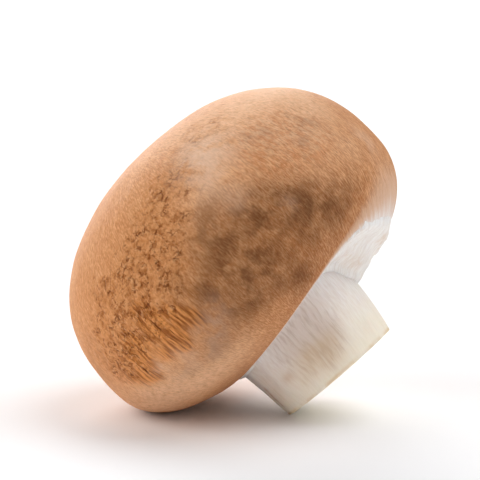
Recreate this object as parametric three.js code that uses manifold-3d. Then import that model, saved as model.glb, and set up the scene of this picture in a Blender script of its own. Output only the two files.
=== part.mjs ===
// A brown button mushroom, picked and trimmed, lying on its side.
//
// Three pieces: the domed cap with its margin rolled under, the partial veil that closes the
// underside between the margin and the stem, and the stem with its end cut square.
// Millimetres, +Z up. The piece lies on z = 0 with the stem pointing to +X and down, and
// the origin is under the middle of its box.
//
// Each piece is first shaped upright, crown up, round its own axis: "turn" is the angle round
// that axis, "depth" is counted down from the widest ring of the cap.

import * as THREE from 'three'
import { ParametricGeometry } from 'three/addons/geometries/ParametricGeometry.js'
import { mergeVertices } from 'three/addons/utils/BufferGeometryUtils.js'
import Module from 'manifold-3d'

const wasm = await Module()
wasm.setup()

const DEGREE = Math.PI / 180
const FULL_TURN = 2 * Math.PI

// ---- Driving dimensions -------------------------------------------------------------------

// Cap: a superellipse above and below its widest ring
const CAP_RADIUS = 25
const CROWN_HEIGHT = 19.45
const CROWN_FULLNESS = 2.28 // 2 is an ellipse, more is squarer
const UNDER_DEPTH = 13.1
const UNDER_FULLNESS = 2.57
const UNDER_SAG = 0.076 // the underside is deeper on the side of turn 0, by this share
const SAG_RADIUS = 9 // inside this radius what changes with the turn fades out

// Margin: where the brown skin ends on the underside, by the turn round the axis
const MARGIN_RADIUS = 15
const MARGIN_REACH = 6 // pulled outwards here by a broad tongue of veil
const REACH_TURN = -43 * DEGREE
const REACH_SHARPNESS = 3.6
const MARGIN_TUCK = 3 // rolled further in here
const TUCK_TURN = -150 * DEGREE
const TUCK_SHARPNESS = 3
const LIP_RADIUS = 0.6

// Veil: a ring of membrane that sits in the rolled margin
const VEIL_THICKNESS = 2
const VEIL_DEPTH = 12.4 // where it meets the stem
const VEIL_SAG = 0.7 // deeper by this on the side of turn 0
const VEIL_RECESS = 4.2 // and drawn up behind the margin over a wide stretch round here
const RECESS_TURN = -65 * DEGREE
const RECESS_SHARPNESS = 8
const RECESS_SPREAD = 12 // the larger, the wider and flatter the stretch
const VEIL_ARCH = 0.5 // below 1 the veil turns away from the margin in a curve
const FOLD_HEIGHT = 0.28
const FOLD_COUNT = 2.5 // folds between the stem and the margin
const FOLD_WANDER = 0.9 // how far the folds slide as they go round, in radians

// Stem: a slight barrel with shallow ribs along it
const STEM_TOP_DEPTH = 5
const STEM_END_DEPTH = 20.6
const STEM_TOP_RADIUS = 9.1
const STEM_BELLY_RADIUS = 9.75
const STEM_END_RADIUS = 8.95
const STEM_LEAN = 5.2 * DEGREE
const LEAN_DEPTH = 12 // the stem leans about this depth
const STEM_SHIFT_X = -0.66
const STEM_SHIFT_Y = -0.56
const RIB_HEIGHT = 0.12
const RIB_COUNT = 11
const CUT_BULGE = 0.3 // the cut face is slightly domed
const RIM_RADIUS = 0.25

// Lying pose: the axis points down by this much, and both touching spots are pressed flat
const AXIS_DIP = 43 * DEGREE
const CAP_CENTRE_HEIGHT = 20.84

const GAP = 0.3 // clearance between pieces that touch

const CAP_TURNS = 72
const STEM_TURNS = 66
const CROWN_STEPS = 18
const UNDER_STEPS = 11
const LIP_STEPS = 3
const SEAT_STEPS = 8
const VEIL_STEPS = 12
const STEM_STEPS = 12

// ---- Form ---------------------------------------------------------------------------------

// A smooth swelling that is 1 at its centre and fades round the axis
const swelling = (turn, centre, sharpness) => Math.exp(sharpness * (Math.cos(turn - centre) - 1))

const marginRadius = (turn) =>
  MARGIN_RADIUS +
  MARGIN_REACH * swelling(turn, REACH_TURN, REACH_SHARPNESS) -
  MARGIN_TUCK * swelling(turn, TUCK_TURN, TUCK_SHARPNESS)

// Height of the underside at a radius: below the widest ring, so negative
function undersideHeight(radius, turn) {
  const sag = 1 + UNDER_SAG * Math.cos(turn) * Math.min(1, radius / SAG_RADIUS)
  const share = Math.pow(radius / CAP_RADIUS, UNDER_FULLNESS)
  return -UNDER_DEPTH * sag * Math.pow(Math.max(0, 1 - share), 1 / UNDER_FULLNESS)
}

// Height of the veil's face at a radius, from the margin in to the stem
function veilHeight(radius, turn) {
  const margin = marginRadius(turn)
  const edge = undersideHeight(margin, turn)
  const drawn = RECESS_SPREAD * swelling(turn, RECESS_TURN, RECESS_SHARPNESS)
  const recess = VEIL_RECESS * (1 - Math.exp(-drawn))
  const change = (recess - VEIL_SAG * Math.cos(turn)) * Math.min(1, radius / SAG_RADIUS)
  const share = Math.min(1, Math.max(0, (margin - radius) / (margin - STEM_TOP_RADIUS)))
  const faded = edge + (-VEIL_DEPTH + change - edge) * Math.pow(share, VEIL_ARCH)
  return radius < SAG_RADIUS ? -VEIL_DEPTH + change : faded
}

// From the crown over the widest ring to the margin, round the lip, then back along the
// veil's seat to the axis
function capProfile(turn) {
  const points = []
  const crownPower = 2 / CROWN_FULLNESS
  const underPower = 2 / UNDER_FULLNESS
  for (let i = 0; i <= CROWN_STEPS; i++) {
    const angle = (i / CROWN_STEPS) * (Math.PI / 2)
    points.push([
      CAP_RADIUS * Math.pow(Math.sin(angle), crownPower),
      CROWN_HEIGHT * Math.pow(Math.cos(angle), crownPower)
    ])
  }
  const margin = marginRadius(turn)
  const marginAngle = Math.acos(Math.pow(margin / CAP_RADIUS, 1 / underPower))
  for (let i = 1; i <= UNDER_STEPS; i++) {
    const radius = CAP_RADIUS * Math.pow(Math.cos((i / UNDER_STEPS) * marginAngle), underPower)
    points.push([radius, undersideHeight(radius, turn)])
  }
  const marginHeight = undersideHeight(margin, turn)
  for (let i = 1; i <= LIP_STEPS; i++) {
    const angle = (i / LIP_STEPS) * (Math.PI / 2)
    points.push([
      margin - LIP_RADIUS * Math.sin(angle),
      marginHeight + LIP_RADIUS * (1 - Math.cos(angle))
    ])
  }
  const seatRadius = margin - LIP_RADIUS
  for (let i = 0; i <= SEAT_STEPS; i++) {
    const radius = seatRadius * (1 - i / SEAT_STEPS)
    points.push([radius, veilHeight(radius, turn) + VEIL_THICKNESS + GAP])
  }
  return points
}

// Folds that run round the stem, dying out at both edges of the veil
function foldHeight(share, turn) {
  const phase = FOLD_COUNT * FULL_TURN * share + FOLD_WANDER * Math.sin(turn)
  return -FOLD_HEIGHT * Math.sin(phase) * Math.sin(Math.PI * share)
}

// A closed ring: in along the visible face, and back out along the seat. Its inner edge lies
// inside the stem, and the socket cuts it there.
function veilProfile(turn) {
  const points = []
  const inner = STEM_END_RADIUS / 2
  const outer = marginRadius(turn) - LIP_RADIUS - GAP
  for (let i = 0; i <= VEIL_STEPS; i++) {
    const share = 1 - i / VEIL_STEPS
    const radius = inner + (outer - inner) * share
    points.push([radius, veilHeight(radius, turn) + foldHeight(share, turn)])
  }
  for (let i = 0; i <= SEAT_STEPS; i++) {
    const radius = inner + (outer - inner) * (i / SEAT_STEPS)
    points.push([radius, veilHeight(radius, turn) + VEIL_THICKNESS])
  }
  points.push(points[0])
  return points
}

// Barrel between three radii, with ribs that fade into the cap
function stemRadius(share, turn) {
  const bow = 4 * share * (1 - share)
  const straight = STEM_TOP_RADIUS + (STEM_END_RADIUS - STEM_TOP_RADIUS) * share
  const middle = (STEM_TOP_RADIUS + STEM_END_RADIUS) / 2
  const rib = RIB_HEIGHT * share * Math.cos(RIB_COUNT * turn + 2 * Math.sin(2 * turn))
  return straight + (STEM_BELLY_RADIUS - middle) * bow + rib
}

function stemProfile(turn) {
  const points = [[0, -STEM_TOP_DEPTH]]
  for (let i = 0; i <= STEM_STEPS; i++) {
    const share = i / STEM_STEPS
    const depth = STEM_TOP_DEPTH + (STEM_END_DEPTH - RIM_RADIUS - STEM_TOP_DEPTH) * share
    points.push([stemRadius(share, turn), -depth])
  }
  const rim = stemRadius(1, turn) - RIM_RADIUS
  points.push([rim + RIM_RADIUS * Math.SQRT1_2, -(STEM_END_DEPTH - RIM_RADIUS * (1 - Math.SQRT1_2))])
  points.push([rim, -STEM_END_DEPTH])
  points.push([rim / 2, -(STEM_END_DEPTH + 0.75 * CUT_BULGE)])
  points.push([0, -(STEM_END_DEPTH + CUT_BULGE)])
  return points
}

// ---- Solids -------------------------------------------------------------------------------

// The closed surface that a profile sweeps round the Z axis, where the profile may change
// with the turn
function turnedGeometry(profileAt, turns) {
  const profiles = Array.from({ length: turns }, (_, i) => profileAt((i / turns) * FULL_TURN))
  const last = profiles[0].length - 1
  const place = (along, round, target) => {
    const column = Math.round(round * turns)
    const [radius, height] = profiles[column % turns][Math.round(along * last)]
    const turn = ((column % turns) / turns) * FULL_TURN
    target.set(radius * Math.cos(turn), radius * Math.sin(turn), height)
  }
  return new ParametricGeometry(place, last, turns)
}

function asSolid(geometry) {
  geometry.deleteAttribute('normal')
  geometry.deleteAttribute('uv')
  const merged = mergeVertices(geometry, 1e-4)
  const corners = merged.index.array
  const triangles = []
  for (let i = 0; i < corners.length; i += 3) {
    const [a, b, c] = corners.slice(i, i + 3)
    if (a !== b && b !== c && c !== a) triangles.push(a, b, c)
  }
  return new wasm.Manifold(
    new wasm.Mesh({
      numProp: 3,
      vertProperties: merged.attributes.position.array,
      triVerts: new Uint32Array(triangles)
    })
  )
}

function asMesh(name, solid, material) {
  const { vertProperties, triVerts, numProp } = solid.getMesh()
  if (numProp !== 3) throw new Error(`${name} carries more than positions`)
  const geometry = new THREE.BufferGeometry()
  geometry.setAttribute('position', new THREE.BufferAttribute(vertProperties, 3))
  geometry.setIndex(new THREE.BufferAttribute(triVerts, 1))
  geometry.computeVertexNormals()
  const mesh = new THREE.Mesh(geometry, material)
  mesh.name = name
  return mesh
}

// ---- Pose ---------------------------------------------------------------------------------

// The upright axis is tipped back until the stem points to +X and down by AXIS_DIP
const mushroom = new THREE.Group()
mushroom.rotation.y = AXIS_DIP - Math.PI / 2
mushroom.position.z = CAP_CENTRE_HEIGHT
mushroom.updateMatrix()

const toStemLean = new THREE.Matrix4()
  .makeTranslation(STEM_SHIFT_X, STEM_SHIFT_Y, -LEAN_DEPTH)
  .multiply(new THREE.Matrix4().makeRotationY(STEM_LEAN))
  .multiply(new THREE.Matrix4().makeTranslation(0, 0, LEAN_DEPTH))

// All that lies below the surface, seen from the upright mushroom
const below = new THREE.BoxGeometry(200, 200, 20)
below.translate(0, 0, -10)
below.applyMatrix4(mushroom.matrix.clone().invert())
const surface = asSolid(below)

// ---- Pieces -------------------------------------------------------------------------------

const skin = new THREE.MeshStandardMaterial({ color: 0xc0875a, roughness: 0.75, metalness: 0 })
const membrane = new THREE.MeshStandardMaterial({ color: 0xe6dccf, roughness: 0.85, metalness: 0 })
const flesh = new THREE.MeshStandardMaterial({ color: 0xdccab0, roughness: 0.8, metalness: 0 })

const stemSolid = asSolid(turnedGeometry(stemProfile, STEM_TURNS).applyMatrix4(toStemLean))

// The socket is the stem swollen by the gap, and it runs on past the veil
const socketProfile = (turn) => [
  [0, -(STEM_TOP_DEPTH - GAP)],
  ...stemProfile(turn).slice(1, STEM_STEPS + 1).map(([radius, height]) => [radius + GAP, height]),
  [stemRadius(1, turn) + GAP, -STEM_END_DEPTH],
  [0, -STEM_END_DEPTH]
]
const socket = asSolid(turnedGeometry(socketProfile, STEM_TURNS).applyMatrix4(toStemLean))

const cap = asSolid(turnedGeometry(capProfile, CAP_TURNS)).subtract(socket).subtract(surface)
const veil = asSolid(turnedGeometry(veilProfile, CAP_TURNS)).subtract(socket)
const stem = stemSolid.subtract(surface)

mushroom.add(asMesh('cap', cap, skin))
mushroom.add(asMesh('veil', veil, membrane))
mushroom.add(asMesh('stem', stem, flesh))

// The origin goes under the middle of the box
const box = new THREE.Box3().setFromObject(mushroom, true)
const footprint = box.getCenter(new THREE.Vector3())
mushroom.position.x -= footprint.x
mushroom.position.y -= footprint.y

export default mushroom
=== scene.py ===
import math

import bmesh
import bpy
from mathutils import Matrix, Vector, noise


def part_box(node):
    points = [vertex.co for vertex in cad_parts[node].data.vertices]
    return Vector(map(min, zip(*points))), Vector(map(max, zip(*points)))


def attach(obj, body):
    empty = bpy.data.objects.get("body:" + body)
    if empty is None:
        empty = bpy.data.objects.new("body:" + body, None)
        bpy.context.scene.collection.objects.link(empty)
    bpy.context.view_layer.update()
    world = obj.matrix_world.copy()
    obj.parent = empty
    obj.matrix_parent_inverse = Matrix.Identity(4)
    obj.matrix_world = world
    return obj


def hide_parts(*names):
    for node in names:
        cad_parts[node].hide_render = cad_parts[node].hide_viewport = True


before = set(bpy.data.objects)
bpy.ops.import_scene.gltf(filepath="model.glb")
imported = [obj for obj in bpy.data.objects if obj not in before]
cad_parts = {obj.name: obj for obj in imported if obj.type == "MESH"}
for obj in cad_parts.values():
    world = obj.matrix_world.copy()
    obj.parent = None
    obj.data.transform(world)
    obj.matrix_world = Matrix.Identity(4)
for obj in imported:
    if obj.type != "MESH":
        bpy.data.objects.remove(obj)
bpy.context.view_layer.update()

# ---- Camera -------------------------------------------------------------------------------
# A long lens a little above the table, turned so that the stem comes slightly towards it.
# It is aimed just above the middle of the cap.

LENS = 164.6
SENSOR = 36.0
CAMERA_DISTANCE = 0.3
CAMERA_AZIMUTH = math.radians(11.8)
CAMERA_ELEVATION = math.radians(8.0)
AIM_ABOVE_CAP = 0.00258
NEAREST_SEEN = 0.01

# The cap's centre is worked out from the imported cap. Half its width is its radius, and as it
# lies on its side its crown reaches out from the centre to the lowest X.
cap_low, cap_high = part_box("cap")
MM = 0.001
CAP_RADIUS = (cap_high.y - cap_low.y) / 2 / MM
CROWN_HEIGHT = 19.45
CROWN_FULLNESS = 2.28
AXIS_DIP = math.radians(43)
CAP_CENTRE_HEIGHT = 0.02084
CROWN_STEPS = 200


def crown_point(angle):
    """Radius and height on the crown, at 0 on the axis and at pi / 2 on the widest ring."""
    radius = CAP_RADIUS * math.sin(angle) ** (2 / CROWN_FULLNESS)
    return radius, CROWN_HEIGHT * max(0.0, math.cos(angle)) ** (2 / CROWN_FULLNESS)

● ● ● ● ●

__What is required__. Return exactly the lines above from the line that has "middle of the box" through the line that has "if empty is", inclusive, and nothing else.

__Final result__.
// The origin goes under the middle of the box
const box = new THREE.Box3().setFromObject(mushroom, true)
const footprint = box.getCenter(new THREE.Vector3())
mushroom.position.x -= footprint.x
mushroom.position.y -= footprint.y

export default mushroom
=== scene.py ===
import math

import bmesh
import bpy
from mathutils import Matrix, Vector, noise


def part_box(node):
    points = [vertex.co for vertex in cad_parts[node].data.vertices]
    return Vector(map(min, zip(*points))), Vector(map(max, zip(*points)))


def attach(obj, body):
    empty = bpy.data.objects.get("body:" + body)
    if empty is None:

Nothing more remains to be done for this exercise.